If you feel like doing something for your own security or that of your business this weekend, we’ve got a roundup of all the most critical mainstream vulnerabilities from April that you can patch right now. 

And there’s more. We’ve rounded up all the news that we didn’t break or cover in depth this week. Click on the headlines to read the full stories. And stay safe out there.

The Office of the Director of National Intelligence released its annual transparency report on Friday, which showed that the FBI conducted as many as 3.4 million warrantless searches of Americans’ data in 2021, including 1.9 million searches related to a Russian cyberattack. This is the first time ODNI has published a number for FBI searches utilizing the Foreign Intelligence Surveillance Act of 1978, or FISA. The law is meant to authorize investigative capabilities related to foreign threats, but it allows for some incidental domestic searches in the process. FISA activity has often been criticized for happening without public transparency.

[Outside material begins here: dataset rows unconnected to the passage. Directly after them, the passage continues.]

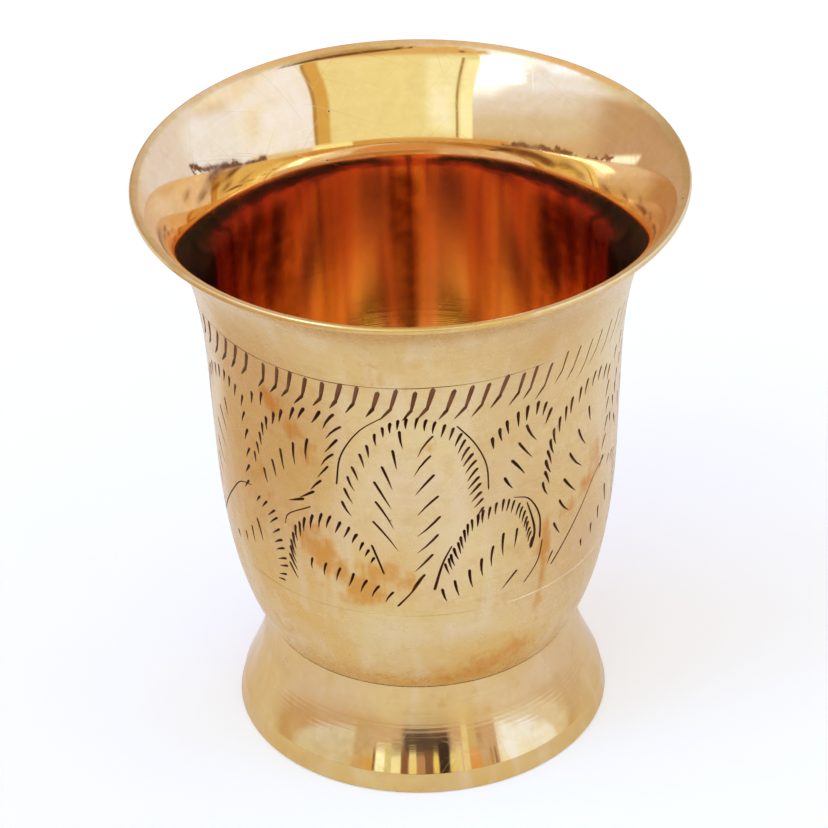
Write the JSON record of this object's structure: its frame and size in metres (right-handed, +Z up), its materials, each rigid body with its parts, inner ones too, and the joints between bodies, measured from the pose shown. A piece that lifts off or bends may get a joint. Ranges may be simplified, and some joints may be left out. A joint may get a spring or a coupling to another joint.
{
  "type": "footed tumbler",
  "caption": "Footed metal tumbler: thin turned bowl with a flared mouth and rounded belly, brazed onto a hollow flared foot.",
  "frame": {"origin": "centre of the ring that the foot stands on, at the height of the table", "axes": "+Z up along the axis of the tumbler, from foot to mouth; the middle of the large engraved leaf faces -Y"},
  "size_m": [0.09, 0.09, 0.1004],
  "materials": {
    "bowl_brass": "polished, hand engraved outside",
    "foot_brass": "polished, with fine turning marks",
    "braze_metal": "dull, as brazed"
  },
  "bodies": {
    "root": {"bowl": "bowl_brass", "foot": "foot_brass", "braze_ring": "braze_metal"}
  },
  "joints": []
}
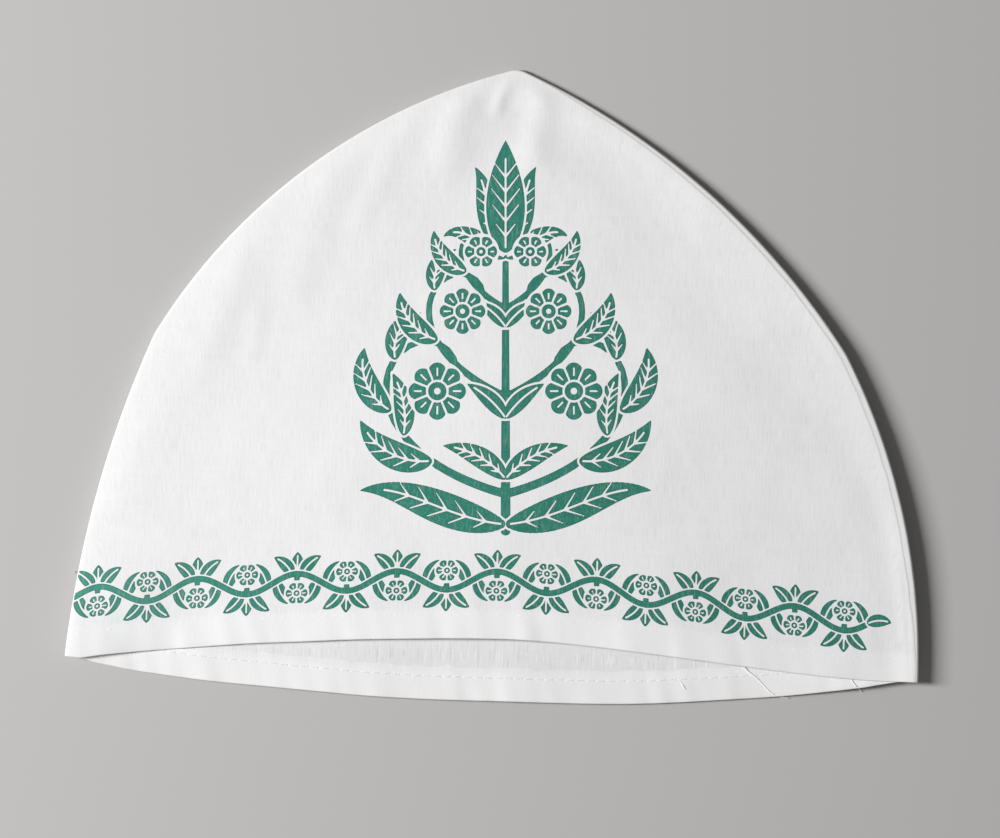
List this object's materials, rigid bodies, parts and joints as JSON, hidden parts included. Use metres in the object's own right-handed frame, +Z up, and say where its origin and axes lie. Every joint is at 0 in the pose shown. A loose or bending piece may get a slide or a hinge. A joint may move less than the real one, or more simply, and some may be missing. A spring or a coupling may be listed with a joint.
{
  "type": "skufia",
  "caption": "Soft pointed cloth cap of a front and a back panel with a turned-up hem round the mouth, lying flat with the mouth a little open.",
  "frame": {"origin": "under the middle of the bounding box, on the surface that the cap lies on", "axes": "+X across the mouth to the right as the printed front is seen, +Y from the mouth to the point, +Z up from the surface, out of the printed front"},
  "size_m": [0.2879, 0.213, 0.01],
  "materials": {
    "front_cotton": "white plain-weave cotton, matt, printed in green ink in the middle and along the hem",
    "back_cotton": "the same white plain-weave cotton, unprinted",
    "thread": "white cotton sewing thread, slightly lustrous",
    "print_ink": "matt green screen-printing ink soaked into the cotton, darker along its edges and specked where it missed the weave"
  },
  "bodies": {
    "root": {"front_panel": "front_cotton", "back_panel": "back_cotton", "front_hem": "front_cotton", "back_hem": "back_cotton"}
  },
  "joints": []
}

In an in-depth analysis, Reuters looks at eight incidents around the country in which activists supportive of former President Donald Trump have attempted to breach or successfully compromised local voting systems as part of their quest to uncover evidence of manipulation in the 2020 US presidential election. In most cases, activists persuaded local election officials, all Republicans, to export and leak vote data. In the year and a half since Joe Biden became president, Trump loyalists have continued to falsely assert that voting machines across the US were compromised to produce Biden’s win.

“These threats are being fueled by extreme elected officials and political insiders who are spreading the Big Lie”—that the 2020 vote was stolen—“to further suppress the vote, destabilize American elections, and undermine voter confidence,” Colorado Secretary of State Jena Griswold told Reuters in a statement.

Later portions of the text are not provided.